Goal
Hunt for the word "bodies" across the entries below, copying each line that holds it.

Rows
******

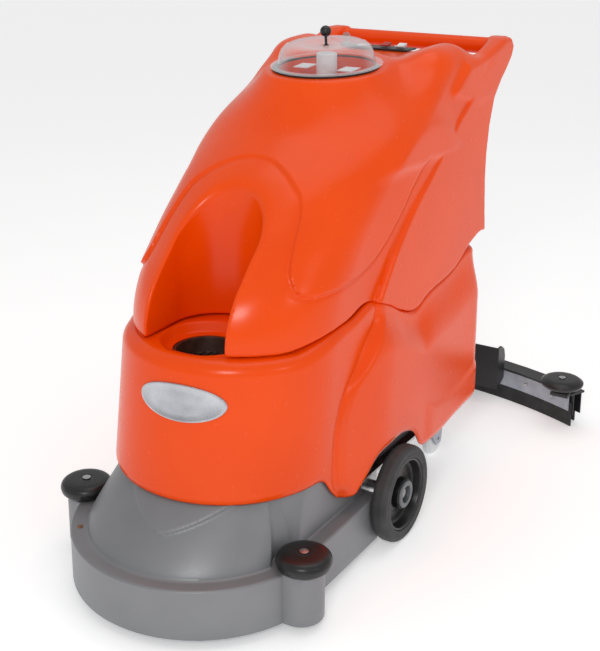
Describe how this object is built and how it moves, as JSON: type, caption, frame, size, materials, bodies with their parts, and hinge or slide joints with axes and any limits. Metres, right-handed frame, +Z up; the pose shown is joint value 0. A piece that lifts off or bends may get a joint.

******

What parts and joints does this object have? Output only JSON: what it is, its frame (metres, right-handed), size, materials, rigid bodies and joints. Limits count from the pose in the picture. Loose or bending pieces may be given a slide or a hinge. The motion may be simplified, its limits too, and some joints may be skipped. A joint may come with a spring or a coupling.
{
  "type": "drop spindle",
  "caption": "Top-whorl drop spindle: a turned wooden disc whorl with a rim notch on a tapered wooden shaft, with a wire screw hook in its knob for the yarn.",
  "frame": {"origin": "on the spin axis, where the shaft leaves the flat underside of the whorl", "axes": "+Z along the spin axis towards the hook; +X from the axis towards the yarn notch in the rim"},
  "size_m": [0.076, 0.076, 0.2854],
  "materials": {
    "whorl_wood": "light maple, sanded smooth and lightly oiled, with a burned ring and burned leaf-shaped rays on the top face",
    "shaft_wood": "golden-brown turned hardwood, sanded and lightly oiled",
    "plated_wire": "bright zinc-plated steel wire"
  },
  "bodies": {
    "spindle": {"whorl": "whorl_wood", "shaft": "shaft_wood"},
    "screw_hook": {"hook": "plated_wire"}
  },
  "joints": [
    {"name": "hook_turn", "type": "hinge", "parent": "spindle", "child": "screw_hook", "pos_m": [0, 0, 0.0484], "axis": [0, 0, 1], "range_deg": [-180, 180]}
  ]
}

******

Exercise output
Describe how this object is built and how it moves, as JSON: type, caption, frame, size, materials, bodies with their parts, and hinge or slide joints with axes and any limits. Metres, right-handed frame, +Z up; the pose shown is joint value 0. A piece that lifts off or bends may get a joint.
What parts and joints does this object have? Output only JSON: what it is, its frame (metres, right-handed), size, materials, rigid bodies and joints. Limits count from the pose in the picture. Loose or bending pieces may be given a slide or a hinge. The motion may be simplified, its limits too, and some joints may be skipped. A joint may come with a spring or a coupling.
  "bodies": {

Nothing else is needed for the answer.